TASK INPUT
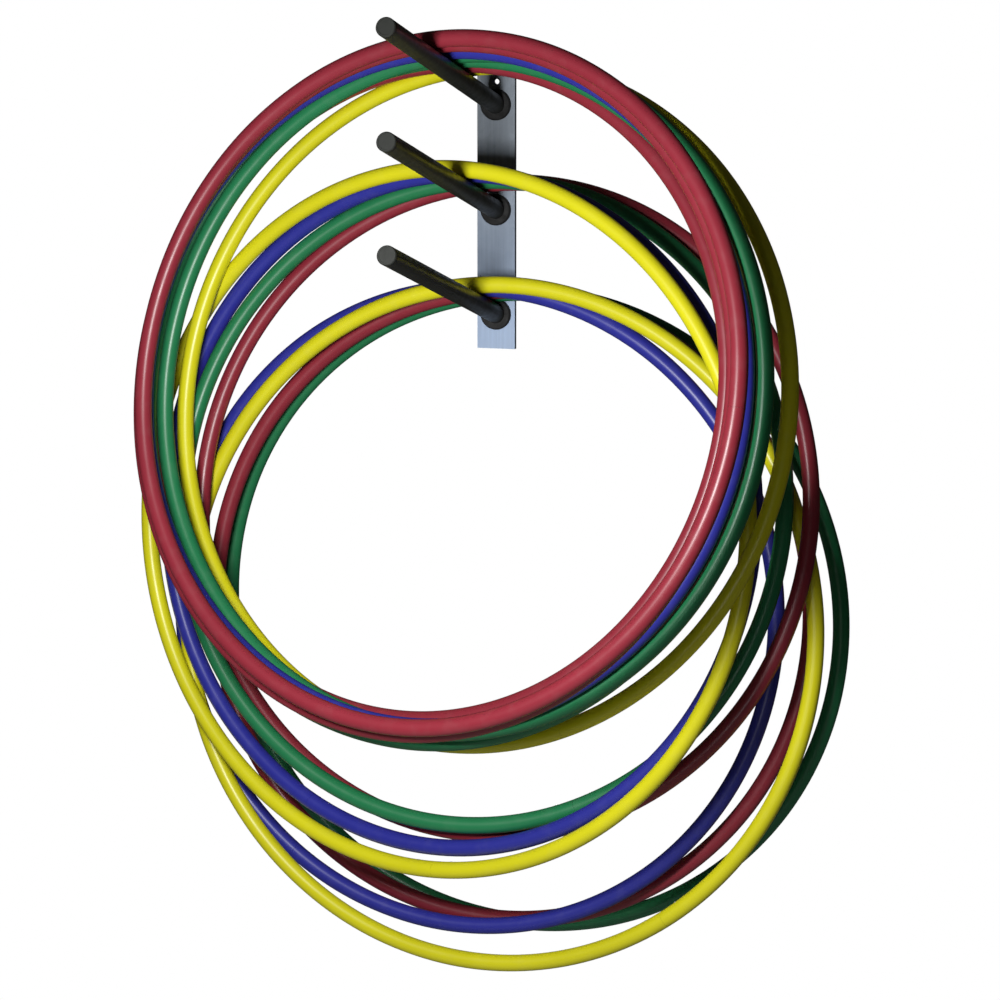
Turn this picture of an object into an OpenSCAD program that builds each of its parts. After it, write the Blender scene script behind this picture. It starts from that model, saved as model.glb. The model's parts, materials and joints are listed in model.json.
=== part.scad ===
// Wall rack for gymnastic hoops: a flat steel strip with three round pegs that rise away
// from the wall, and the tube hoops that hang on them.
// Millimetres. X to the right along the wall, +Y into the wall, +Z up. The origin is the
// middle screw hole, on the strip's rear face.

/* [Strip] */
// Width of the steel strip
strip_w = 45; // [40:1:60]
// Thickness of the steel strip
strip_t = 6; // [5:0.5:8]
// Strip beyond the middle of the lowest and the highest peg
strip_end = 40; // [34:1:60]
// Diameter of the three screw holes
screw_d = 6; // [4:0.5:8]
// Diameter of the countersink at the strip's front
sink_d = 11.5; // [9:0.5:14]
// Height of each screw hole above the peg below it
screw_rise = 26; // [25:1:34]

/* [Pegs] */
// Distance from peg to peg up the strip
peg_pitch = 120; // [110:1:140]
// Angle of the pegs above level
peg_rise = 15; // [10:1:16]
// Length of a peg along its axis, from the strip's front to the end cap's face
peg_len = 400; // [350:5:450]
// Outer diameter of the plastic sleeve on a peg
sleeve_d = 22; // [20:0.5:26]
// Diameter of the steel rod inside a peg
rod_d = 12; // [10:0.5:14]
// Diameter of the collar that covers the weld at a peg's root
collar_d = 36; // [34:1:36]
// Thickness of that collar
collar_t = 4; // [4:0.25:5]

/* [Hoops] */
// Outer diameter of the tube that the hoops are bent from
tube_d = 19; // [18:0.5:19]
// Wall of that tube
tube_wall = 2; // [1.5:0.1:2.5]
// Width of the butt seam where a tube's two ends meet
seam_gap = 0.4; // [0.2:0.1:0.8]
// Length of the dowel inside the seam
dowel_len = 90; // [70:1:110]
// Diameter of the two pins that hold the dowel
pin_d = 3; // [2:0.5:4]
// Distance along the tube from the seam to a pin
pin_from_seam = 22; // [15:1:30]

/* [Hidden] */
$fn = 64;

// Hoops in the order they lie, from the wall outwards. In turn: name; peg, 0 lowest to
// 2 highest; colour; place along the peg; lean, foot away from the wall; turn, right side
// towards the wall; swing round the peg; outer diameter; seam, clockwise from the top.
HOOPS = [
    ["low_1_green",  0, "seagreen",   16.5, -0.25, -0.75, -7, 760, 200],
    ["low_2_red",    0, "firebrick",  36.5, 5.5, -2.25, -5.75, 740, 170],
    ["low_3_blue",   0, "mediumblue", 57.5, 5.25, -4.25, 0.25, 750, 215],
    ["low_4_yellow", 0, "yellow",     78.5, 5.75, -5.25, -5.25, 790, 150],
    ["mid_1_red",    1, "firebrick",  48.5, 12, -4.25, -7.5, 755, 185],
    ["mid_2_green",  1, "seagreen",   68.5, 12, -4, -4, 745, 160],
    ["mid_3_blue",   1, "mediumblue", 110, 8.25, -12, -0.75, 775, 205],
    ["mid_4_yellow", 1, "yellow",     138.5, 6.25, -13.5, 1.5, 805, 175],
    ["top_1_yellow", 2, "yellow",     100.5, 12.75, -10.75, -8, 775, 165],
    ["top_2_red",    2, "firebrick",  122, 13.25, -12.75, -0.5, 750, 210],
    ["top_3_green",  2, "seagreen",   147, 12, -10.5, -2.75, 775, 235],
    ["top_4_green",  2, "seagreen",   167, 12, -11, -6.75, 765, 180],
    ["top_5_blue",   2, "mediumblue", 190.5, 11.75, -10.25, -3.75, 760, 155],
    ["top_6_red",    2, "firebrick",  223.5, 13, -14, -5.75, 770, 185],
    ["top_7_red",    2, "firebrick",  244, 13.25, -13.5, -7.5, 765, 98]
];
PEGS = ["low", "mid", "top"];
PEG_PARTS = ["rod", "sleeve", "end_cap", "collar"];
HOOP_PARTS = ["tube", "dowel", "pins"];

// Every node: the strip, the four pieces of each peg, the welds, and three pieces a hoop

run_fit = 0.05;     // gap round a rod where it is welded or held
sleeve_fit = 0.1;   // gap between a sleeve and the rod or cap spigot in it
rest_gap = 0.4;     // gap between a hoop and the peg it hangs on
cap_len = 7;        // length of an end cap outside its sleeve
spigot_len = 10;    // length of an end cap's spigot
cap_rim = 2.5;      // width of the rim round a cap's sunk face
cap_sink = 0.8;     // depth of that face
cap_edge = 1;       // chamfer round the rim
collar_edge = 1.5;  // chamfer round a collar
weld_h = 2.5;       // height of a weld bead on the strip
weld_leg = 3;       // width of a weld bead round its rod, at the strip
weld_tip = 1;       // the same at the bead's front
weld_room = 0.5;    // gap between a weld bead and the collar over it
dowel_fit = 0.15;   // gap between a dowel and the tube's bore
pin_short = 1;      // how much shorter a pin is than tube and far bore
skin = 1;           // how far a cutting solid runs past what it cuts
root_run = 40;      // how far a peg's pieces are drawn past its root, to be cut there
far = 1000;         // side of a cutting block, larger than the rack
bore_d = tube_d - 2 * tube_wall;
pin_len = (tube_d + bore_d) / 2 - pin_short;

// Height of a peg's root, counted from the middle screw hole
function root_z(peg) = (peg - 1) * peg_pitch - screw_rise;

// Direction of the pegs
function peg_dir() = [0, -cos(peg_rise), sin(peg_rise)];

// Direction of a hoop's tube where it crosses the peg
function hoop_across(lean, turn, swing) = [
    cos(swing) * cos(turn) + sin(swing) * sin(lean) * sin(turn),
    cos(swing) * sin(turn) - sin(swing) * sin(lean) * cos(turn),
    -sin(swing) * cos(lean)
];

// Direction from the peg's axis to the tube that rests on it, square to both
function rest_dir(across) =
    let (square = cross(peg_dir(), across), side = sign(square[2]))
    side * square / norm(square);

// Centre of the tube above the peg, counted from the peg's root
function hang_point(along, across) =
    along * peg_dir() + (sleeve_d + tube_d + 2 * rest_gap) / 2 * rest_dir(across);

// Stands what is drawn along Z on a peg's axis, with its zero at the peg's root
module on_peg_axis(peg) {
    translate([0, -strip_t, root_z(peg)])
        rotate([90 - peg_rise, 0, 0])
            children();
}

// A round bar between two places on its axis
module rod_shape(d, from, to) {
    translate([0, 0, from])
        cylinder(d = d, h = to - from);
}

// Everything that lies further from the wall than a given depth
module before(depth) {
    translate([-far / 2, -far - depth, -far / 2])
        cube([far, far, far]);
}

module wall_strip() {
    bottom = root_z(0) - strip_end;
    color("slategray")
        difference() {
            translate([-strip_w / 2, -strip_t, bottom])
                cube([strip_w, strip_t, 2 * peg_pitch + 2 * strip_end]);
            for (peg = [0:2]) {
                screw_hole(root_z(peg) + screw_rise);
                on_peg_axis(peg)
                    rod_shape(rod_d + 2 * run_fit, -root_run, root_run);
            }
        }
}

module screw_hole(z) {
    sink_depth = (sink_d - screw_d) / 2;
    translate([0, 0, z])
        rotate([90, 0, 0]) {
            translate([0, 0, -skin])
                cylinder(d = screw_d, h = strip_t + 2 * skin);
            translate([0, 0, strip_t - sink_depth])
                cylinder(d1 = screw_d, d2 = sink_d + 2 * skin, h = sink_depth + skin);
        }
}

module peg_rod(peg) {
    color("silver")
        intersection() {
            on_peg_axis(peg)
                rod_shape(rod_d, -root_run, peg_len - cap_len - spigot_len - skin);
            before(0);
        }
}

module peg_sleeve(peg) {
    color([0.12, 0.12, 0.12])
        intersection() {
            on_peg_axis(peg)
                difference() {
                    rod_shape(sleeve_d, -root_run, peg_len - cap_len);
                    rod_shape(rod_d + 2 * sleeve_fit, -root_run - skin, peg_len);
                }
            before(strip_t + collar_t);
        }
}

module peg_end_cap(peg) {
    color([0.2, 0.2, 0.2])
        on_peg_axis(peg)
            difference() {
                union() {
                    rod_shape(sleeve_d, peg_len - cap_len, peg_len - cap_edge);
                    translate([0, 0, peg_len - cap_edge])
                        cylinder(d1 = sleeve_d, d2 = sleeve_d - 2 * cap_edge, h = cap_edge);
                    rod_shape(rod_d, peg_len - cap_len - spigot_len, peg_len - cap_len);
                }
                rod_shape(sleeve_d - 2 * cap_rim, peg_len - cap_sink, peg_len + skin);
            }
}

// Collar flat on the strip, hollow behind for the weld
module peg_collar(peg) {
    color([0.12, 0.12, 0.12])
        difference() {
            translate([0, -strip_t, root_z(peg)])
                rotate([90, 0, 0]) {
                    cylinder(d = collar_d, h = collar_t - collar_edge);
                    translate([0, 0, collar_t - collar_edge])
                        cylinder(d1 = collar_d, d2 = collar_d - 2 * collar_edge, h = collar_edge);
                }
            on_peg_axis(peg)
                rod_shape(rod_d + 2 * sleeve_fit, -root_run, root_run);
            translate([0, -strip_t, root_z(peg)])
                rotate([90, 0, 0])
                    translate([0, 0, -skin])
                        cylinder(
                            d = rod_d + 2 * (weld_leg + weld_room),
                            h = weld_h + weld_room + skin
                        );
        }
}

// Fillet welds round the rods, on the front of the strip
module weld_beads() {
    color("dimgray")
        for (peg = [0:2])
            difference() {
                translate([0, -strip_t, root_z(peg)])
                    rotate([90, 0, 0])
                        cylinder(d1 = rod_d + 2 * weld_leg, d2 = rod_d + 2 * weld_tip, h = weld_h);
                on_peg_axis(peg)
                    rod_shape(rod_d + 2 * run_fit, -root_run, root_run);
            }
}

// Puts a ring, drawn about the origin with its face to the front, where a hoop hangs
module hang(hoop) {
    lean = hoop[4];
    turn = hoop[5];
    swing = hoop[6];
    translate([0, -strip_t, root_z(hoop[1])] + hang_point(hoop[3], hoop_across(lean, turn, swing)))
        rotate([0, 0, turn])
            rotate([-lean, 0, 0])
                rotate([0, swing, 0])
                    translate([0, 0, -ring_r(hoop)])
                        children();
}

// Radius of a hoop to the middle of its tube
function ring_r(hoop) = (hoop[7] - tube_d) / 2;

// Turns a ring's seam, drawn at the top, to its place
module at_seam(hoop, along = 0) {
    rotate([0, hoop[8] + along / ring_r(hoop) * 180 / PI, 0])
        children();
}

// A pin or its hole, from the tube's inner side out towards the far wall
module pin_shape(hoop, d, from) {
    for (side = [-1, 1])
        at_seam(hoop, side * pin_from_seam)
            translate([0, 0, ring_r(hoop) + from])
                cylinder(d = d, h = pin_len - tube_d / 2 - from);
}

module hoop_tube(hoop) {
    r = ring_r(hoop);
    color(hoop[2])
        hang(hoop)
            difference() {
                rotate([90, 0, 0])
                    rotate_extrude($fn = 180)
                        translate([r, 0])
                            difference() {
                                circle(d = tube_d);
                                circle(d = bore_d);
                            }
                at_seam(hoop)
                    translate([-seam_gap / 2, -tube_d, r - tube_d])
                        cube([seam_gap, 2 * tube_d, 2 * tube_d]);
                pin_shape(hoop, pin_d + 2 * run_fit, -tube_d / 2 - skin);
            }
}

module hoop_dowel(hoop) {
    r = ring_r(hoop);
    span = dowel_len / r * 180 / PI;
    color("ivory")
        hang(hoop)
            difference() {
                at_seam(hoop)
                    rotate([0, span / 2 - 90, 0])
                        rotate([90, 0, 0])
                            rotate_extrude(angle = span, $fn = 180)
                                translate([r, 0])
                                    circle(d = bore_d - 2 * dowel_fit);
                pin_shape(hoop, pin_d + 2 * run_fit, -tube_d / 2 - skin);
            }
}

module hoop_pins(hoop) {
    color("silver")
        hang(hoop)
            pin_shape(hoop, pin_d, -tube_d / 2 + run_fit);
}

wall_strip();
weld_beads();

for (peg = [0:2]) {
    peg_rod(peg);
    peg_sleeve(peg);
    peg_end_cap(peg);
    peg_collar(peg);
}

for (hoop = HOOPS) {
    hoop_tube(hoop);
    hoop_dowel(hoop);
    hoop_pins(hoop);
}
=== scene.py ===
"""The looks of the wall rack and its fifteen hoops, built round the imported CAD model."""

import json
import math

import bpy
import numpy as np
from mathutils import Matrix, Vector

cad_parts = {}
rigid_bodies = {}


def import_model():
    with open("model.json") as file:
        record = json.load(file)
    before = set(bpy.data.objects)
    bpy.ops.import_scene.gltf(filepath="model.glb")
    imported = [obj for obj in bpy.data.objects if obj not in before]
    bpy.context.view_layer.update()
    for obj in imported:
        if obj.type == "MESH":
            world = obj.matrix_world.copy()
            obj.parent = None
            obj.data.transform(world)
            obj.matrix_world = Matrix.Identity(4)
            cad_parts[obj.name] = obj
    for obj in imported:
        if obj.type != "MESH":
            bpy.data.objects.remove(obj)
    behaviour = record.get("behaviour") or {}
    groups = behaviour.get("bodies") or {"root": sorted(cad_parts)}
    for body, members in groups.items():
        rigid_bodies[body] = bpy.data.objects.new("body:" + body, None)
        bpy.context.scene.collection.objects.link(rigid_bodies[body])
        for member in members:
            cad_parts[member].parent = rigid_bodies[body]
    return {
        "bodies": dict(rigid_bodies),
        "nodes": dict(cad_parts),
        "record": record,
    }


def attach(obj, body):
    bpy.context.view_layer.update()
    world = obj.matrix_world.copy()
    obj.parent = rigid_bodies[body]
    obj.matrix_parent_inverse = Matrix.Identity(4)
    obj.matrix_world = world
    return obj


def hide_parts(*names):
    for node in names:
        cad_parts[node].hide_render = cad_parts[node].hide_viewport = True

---

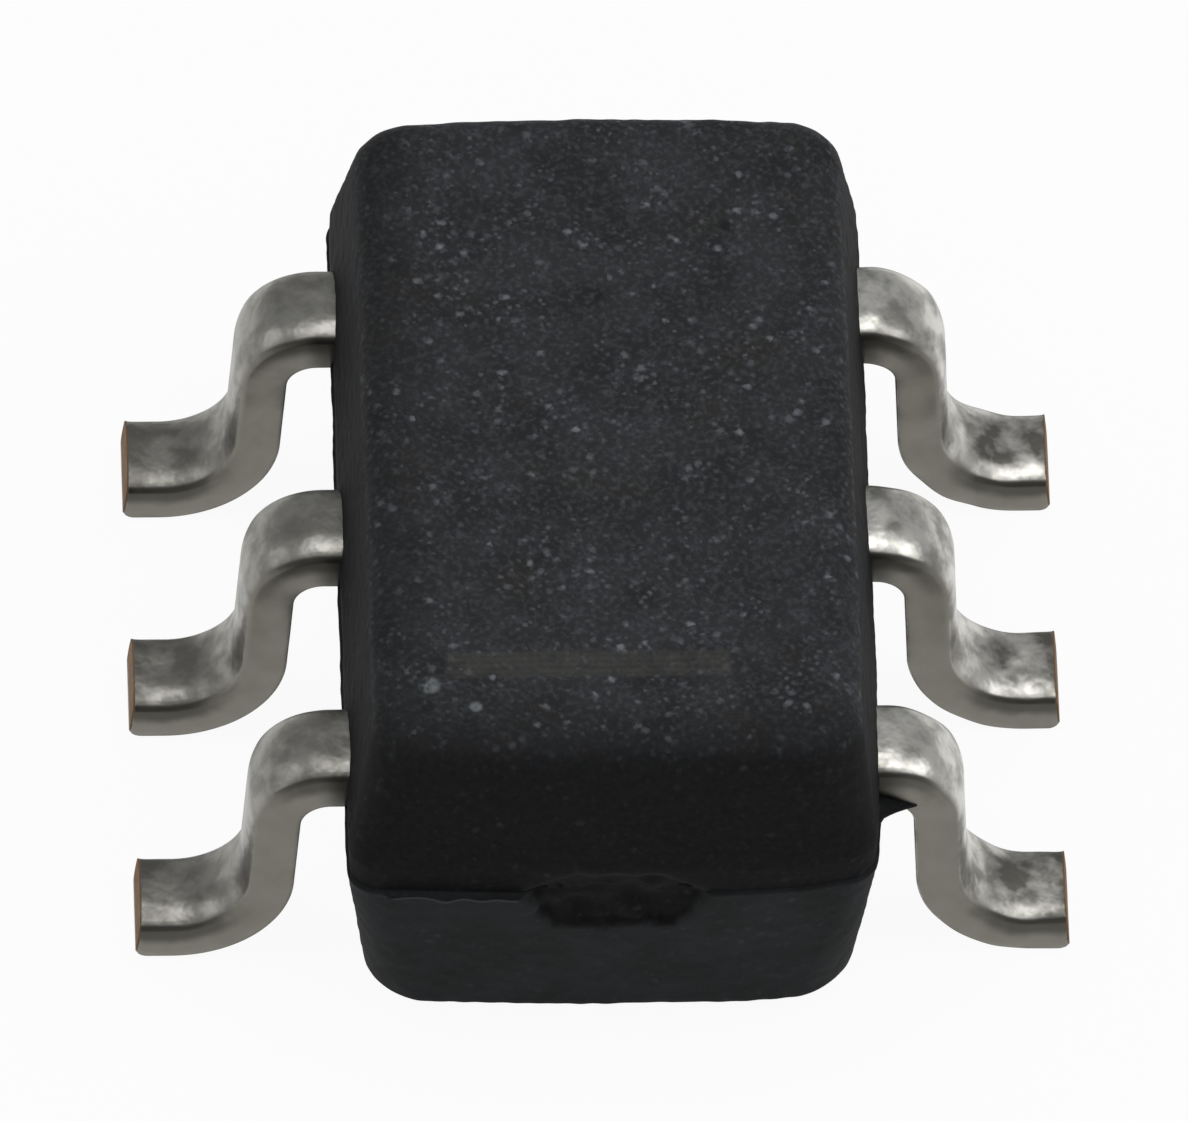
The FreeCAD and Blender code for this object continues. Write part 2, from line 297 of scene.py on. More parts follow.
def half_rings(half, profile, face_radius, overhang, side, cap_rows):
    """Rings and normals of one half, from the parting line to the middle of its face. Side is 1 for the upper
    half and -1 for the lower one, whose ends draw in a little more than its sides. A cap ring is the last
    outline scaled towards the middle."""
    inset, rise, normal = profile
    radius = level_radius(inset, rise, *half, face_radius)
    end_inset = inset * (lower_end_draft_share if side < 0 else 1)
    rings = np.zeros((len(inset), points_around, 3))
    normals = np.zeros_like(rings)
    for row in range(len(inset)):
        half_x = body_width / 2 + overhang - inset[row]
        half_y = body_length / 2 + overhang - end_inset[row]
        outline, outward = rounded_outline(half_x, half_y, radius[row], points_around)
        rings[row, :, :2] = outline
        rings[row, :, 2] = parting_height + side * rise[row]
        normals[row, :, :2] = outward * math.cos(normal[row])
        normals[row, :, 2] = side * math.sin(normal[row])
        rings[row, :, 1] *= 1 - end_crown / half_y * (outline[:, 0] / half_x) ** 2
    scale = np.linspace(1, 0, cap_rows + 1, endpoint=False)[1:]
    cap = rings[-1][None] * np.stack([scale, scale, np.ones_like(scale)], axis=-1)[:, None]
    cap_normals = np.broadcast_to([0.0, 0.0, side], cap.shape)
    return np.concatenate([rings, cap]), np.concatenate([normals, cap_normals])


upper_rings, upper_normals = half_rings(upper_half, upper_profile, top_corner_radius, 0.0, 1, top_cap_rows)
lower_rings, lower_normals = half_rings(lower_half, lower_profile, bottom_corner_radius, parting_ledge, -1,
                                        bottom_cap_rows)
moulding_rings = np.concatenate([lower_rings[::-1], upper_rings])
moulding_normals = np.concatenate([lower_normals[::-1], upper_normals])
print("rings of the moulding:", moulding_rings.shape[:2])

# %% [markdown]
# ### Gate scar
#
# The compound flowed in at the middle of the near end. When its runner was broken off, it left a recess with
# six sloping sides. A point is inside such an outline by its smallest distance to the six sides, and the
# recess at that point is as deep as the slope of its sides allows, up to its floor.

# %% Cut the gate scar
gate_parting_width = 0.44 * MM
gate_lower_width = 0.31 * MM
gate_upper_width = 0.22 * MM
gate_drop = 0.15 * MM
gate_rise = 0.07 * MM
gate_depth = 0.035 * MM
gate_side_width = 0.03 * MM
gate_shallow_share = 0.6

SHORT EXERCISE
Taking the records above, retype every line from the one with "wall_strip();" down to the one with "for member in", exactly and with nothing else.

TASK ANSWER
wall_strip();
weld_beads();

for (peg = [0:2]) {
    peg_rod(peg);
    peg_sleeve(peg);
    peg_end_cap(peg);
    peg_collar(peg);
}

for (hoop = HOOPS) {
    hoop_tube(hoop);
    hoop_dowel(hoop);
    hoop_pins(hoop);
}
=== scene.py ===
"""The looks of the wall rack and its fifteen hoops, built round the imported CAD model."""

import json
import math

import bpy
import numpy as np
from mathutils import Matrix, Vector

cad_parts = {}
rigid_bodies = {}


def import_model():
    with open("model.json") as file:
        record = json.load(file)
    before = set(bpy.data.objects)
    bpy.ops.import_scene.gltf(filepath="model.glb")
    imported = [obj for obj in bpy.data.objects if obj not in before]
    bpy.context.view_layer.update()
    for obj in imported:
        if obj.type == "MESH":
            world = obj.matrix_world.copy()
            obj.parent = None
            obj.data.transform(world)
            obj.matrix_world = Matrix.Identity(4)
            cad_parts[obj.name] = obj
    for obj in imported:
        if obj.type != "MESH":
            bpy.data.objects.remove(obj)
    behaviour = record.get("behaviour") or {}
    groups = behaviour.get("bodies") or {"root": sorted(cad_parts)}
    for body, members in groups.items():
        rigid_bodies[body] = bpy.data.objects.new("body:" + body, None)
        bpy.context.scene.collection.objects.link(rigid_bodies[body])
        for member in members:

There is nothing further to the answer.